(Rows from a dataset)
*-*-*
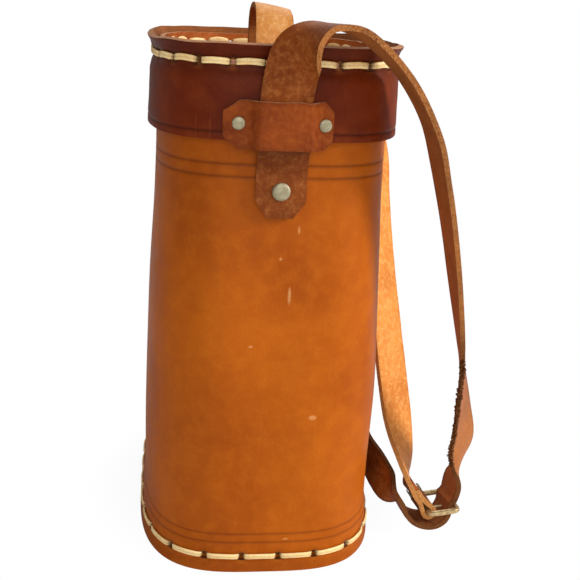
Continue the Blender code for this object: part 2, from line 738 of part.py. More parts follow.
def keeper_pairs():
    """Lower and upper edge points from the left end to the right end, seen from outside."""
    rise = STRAP_THICK + 3 * CLEARANCE
    half = STRAP_WIDTH / 2 + CLEARANCE
    stops = [(-KEEPER_LEFT, 0, 1), (-KEEPER_LEFT + KEEPER_CLIP_X, 0, 0), (-half - KEEPER_RAMP, 0, 0),
             (-half, 0.95, 0), (-half + 4 * MM, 1.05, 0), (half - 4 * MM, 1.05, 0), (half, 0.95, 0),
             (half + KEEPER_RAMP, 0, 0), (KEEPER_RIGHT - KEEPER_CLIP_X * 0.55, 0, 0), (KEEPER_RIGHT, 0, 1)]
    lower_ring = Outline(lid_section(LID_BOTTOM))
    upper_ring = Outline(lid_section(KEEPER_TOP))
    pairs = []
    for x, bow, clip in stops:
        low = KEEPER_BOTTOM + clip * KEEPER_CLIP_Z
        high = KEEPER_TOP - clip * KEEPER_CLIP_Z
        out = CLEARANCE + KEEPER_THICK / 2 + 0.15 * MM
        flat_low = lower_ring.front(x) + out
        flat_high = upper_ring.front(x) + out
        bowed = LID_HALF_LENGTH + LID_EDGE_FLARE + out + rise
        y_low = flat_low + (bowed - flat_low) * bow
        y_high = flat_high + (bowed - flat_high) * bow
        pairs.append((Vector((x, -y_low, low)), Vector((x, -y_high, high))))
    return pairs


front_keeper = ribbon("front_keeper", keeper_pairs(), KEEPER_THICK)
half_turn = Matrix.Rotation(math.pi, 4, "Z")
rear_keeper = ribbon("rear_keeper", [(half_turn @ a, half_turn @ b) for a, b in keeper_pairs()], KEEPER_THICK)
for keeper in (front_keeper, rear_keeper):
    cut(keeper, keeper_pins)
    finish(keeper, STRAP_BROWN, lid)

names = ("front_keeper_left_rivet", "front_keeper_right_rivet", "rear_keeper_left_rivet", "rear_keeper_right_rivet")
for name, (spot, side) in zip(names, keeper_spots):
    skirt = abs(spot.y)
    share = (KEEPER_RIVET_Z - KEEPER_BOTTOM) / (KEEPER_TOP - KEEPER_BOTTOM)
    x = spot.x * (1 if side is front else -1)
    low = Outline(lid_section(LID_BOTTOM)).front(x)
    high = Outline(lid_section(KEEPER_TOP)).front(x)
    face = low + (high - low) * share + CLEARANCE + KEEPER_THICK + 0.15 * MM
    stack = face - skirt + LID_WALL
    rivet(name, Vector((spot.x, side.y * (face + 0.2 * MM), spot.z)), side, SMALL_HEAD, SMALL_RISE, SMALL_SHANK,
          stack + 2 * CLEARANCE, THIN_CAP, lid)

# Handle: one strap bent up into a loop, with a riveted foot at each end

foot_z = lid_top_face + CLEARANCE + HANDLE_THICK / 2
crown_z = HANDLE_TOP - HANDLE_THICK / 2


def handle_side():
    """Half of the handle's course, from its foot's end to its middle."""
    course = [(HANDLE_LEG + HANDLE_THICK / 2 + HANDLE_FOOT_BEND + HANDLE_FOOT, foot_z),
              (HANDLE_LEG + HANDLE_FOOT_BEND + HANDLE_THICK / 2, foot_z)]
    bend = HANDLE_FOOT_BEND + HANDLE_THICK / 2
    for i in range(1, 4):
        a = math.pi / 2 * i / 3
        course.append((HANDLE_LEG + bend - bend * math.sin(a), foot_z + bend - bend * math.cos(a)))
    for i in range(5):
        a = math.pi / 2 * i / 4
        course.append((HANDLE_LEG - HANDLE_CORNER + HANDLE_CORNER * math.cos(a),
                       crown_z - HANDLE_CORNER + HANDLE_CORNER * math.sin(a)))
    return course


half_course = handle_side()
course = [(-y, z) for y, z in half_course] + [(y, z) for y, z in reversed(half_course)]
handle_strap = ribbon("handle_strap", [(Vector((-HANDLE_WIDTH / 2, y, z)), Vector((HANDLE_WIDTH / 2, y, z)))
                                       for y, z in course], HANDLE_THICK)
cut(handle_strap, handle_pins)
finish(handle_strap, STRAP_BROWN, lid)
for name, (spot, up) in zip(("handle_front_rivet", "handle_rear_rivet"), handle_spots):
    top = Vector((0, spot.y, foot_z + HANDLE_THICK / 2))
    rivet(name, top, up, SMALL_HEAD, SMALL_RISE, SMALL_SHANK, HANDLE_THICK + CLEARANCE + PLATE + CLEARANCE,
          CAP_THICK, lid)

# Rivets that hold the strap's ends to the case

for name, side in (("front_strap_rivet", front), ("rear_strap_rivet", rear)):
    face = tab_face + CLEARANCE + STRAP_THICK
    rivet(name, Vector((0, side.y * (face + 0.2 * MM), TAB_RIVET_Z)), side, BIG_HEAD, BIG_RISE, BIG_SHANK,
          STRAP_THICK + CLEARANCE + WALL + 3 * CLEARANCE, CAP_THICK, root)

# Shoulder strap: two lengths, joined by the buckle and hanging free beside the case

strap_pivot = joint_empty("shoulder_strap", (STRAP_PIVOT_X, 0, STRAP_PIVOT_Z))

inner_bar = BUCKLE_BAR + CLEARANCE + 0.9 * MM + HALF_STRAP
dive = math.radians(55)
TURN_BACK = [(13.8, 3), (9.8, 8.4), (3, 11), (-4.5, 10), (-11, 6), (-15, 0), (-16.3, -6.5)]
fold_size = math.hypot(FOLD_ALONG, FOLD_OUTWARD)
UP_ALONG, UP_OUT = FOLD_ALONG / fold_size, FOLD_OUTWARD / fold_size


def at_fold(run, off):
    """A point beside the folded end: so far along it from the heel bar, and so far out on its grain side."""
    return at_buckle(UP_ALONG * run + UP_OUT * off, UP_OUT * run - UP_ALONG * off)


def stations_in_mm(points, across):
    return [(point / MM, across) for point in points]


# The front length goes over the near bar, down through the frame and back in a wide turn under the folded end
front_length = smooth_course(FRONT_ROUTE, STRAP_STEP)
through = [(at_buckle(BUCKLE_LENGTH + 3 * MM, -16 * MM, 1.5 * MM), -ACROSS)]
for degrees in (-40, -20, 0):
    a = dive + math.radians(degrees)
    through.append((at_buckle(BUCKLE_LENGTH - inner_bar * math.sin(a), -inner_bar * math.cos(a)), -ACROSS))
through += [(at_buckle(along * MM, outward * MM), -ACROSS) for along, outward in TURN_BACK]
tail = smooth_course(stations_in_mm([through[-1][0]], -ACROSS) + TAIL_ROUTE, STRAP_STEP * 0.6)
front_stations = tab_stations() + front_length + through + tail[1:]
front_strap = ribbon("front_strap", chamfered(edges_of(front_stations, STRAP_WIDTH / 2), TAB_CHAMFER_X), STRAP_THICK)
buckle_turn = Matrix((ALONG, ACROSS, OUTWARD)).transposed()
prong_hole = block("prong_hole_cutter", at_buckle(BUCKLE_LENGTH * 0.55, PRONG_THICK * 1.9),
                   (BUCKLE_LENGTH * 0.8, 2 * PRONG_WIDTH, 8 * MM), buckle_turn)
cut(front_strap, tab_pins, prong_hole)
finish(front_strap, STRAP_BROWN, strap_pivot)

# The rear length comes down, wraps the heel bar and is folded back on its inner side
rear_length = smooth_course(REAR_ROUTE + stations_in_mm([at_fold(FOLD_STRAIGHT, LAYER / 2)], -ACROSS), STRAP_STEP)
rear_tab = [(half_turn @ spot, half_turn @ width) for spot, width in tab_stations()]
size = math.hypot(FOLD_START, LAYER / 2)
lead = math.asin(WRAP / size) - math.atan2(LAYER / 2, FOLD_START)
wrap = []
for i in range(9):
    a = lead - (math.pi + 2 * lead) * i / 8
    wrap.append((at_fold(WRAP * math.sin(a), WRAP * math.cos(a)), -ACROSS))
main = rear_tab + rear_length
returned = [(at_fold(FOLD_START, -LAYER / 2), -ACROSS), (at_fold(FOLD_STRAIGHT, -LAYER / 2), -ACROSS)]
for back in range(2, 2 + FOLD_STEPS):
    spot, width = main[-back]
    returned.append((spot + strap_normal(main, len(main) - back) * LAYER, width))
rear_stations = main + [(at_fold(FOLD_START, LAYER / 2), -ACROSS)] + wrap + returned
rear_strap = ribbon("rear_strap", chamfered(edges_of(rear_stations, STRAP_WIDTH / 2), TAB_CHAMFER_X), STRAP_THICK)
prong_slot = block("prong_slot_cutter", at_buckle(0, 0), (13 * MM, 2 * PRONG_SLOT, 13 * MM), buckle_turn)
fold_out = (OUTWARD * -UP_ALONG + ALONG * UP_OUT).normalized()
fold_pins = pins("fold_rivet_cutter", [(at_fold(FOLD_RIVET, 0), fold_out)], SMALL_SHANK + CLEARANCE, -6 * MM, 6 * MM,
                 RIVET_SIDES)
cut(rear_strap, tab_pins, prong_slot, fold_pins)
finish(rear_strap, STRAP_BROWN, strap_pivot)
rivet("fold_rivet", at_fold(FOLD_RIVET, LAYER / 2 + HALF_STRAP), fold_out, SMALL_HEAD, 0.9 * MM, SMALL_SHANK,
      STRAP_THICK * 2 + CLEARANCE * 2, CAP_THICK, strap_pivot)

# Buckle: a round-cornered ring of bar, and a prong wrapped round its heel bar

buckle = joint_empty("buckle", BUCKLE_HEEL)
ring = bpy.data.curves.new("buckle_frame", "CURVE")
ring.dimensions = "3D"
ring.bevel_depth = BUCKLE_BAR
ring.bevel_resolution = 2
spline = ring.splines.new("POLY")
corner = 3.5 * MM
ring_points = []
for cx, cy, turn in ((BUCKLE_LENGTH - corner, BUCKLE_HALF_WIDTH - corner, 0), (corner, BUCKLE_HALF_WIDTH - corner, 90),
                     (corner, -BUCKLE_HALF_WIDTH + corner, 180), (BUCKLE_LENGTH - corner, -BUCKLE_HALF_WIDTH + corner, 270)):
    for i in range(4):
        a = math.radians(turn + 30 * i)
        ring_points.append(at_buckle(cx + corner * math.cos(a), 0, cy + corner * math.sin(a)))
spline.points.add(len(ring_points) - 1)
for spot, point in zip(spline.points, ring_points):
    spot.co = (*point, 1)
spline.use_cyclic_u = True
buckle_frame = bpy.data.objects.new("buckle_frame", ring)
bpy.context.scene.collection.objects.link(buckle_frame)
finish(buckle_frame, BRASS, buckle)

prong_eye = BUCKLE_BAR + CLEARANCE + PRONG_THICK / 2
prong_stations = []
for i in range(9):
    a = math.radians(-285 + 285 * i / 8)
    prong_stations.append((at_buckle(prong_eye * math.sin(a), prong_eye * math.cos(a)), ACROSS))
prong_stations.append((at_buckle(BUCKLE_LENGTH + PRONG_OVERHANG, prong_eye), ACROSS))
buckle_prong = ribbon("buckle_prong", edges_of(prong_stations, PRONG_WIDTH / 2), PRONG_THICK)
finish(buckle_prong, BRASS, buckle)
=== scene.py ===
"""Laced leather case for a flask and gourd, with its lift-off lid, handle and hanging shoulder strap.

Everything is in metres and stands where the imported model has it: +Z is up, the narrow end with the front
strap faces -Y, and the laced side seam and the hanging strap are on +X. The pieces follow in the order in
which the bag is put together.
"""
import bisect
import math

import bmesh
import bpy
from mathutils import Matrix, Vector, noise
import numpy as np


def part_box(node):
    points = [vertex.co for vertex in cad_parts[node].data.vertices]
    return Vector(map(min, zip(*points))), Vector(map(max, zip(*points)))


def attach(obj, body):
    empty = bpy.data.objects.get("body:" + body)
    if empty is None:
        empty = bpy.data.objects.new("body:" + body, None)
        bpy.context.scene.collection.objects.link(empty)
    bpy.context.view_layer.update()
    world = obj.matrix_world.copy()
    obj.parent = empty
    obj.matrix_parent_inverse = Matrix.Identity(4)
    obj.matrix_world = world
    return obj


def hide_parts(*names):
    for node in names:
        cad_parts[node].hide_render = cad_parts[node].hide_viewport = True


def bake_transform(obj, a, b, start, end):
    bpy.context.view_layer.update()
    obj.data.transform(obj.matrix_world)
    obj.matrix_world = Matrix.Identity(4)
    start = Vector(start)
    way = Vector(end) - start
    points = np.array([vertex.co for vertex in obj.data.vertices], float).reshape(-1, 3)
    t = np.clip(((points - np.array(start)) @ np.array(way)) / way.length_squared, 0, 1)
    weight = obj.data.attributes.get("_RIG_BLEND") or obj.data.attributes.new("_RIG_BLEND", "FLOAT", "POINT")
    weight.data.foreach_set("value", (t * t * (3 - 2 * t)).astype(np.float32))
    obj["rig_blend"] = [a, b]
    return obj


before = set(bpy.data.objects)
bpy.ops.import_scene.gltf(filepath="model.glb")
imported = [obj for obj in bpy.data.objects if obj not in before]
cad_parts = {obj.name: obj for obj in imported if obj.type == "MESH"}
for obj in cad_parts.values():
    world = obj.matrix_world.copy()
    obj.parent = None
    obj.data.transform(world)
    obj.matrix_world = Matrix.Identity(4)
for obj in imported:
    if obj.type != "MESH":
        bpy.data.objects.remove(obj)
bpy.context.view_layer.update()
MM = 0.001


# ---- Camera ------------------------------------------------------------------------------------------------
# The photograph is taken from a little above the lid, close to the narrow end, with the camera turned
# slightly to its left side and tilted, and the bag left of the middle of the frame.

FRAME_PIXELS = 580
FOCAL_PIXELS = 848.1
SENSOR = 36.0
CAMERA_TURN = math.radians(-6.363)
CAMERA_RISE = math.radians(18.591)
CAMERA_ROLL = math.radians(2.70)
CAMERA_AIM = Vector((0, 0, 158)) * MM
CAMERA_DISTANCE = 578.7 * MM
SHIFT_X, SHIFT_Y = 0.0549, -0.0233

back = Vector((math.sin(CAMERA_TURN) * math.cos(CAMERA_RISE), -math.cos(CAMERA_TURN) * math.cos(CAMERA_RISE),
               math.sin(CAMERA_RISE)))
level = (-back).cross(Vector((0, 0, 1))).normalized()
upward = level.cross(-back)
right = level * math.cos(CAMERA_ROLL) + upward * math.sin(CAMERA_ROLL)
top = upward * math.cos(CAMERA_ROLL) - level * math.sin(CAMERA_ROLL)
camera = bpy.data.objects.new("camera", bpy.data.cameras.new("camera"))
camera.matrix_world = Matrix.Translation(CAMERA_AIM + back * CAMERA_DISTANCE) @ Matrix(
    (right, top, back)).transposed().to_4x4()
camera.data.sensor_width = SENSOR
camera.data.lens = FOCAL_PIXELS / FRAME_PIXELS * SENSOR
camera.data.shift_x = SHIFT_X
camera.data.shift_y = SHIFT_Y
camera.data.clip_start = 0.01
bpy.context.scene.collection.objects.link(camera)
bpy.context.scene.camera = camera


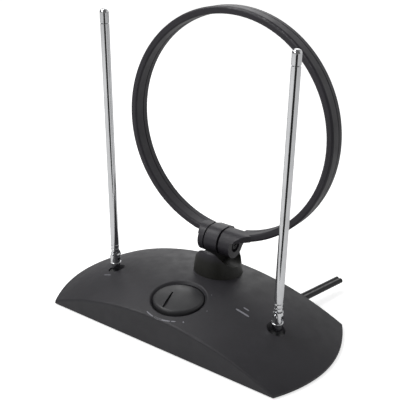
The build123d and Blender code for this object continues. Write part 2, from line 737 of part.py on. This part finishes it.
*-*-*
▶ _GIVEN TASK_: Using the entries shown above, reproduce verbatim the lines from the line bearing "obj.parent = None" to the line bearing "SHIFT_X, SHIFT_Y = 0.0549, -0.0233", inclusive.

▶ _SOLUTION TO THIS EXERCISE_:
    obj.parent = None
    obj.data.transform(world)
    obj.matrix_world = Matrix.Identity(4)
for obj in imported:
    if obj.type != "MESH":
        bpy.data.objects.remove(obj)
bpy.context.view_layer.update()
MM = 0.001


# ---- Camera ------------------------------------------------------------------------------------------------
# The photograph is taken from a little above the lid, close to the narrow end, with the camera turned
# slightly to its left side and tilted, and the bag left of the middle of the frame.

FRAME_PIXELS = 580
FOCAL_PIXELS = 848.1
SENSOR = 36.0
CAMERA_TURN = math.radians(-6.363)
CAMERA_RISE = math.radians(18.591)
CAMERA_ROLL = math.radians(2.70)
CAMERA_AIM = Vector((0, 0, 158)) * MM
CAMERA_DISTANCE = 578.7 * MM
SHIFT_X, SHIFT_Y = 0.0549, -0.0233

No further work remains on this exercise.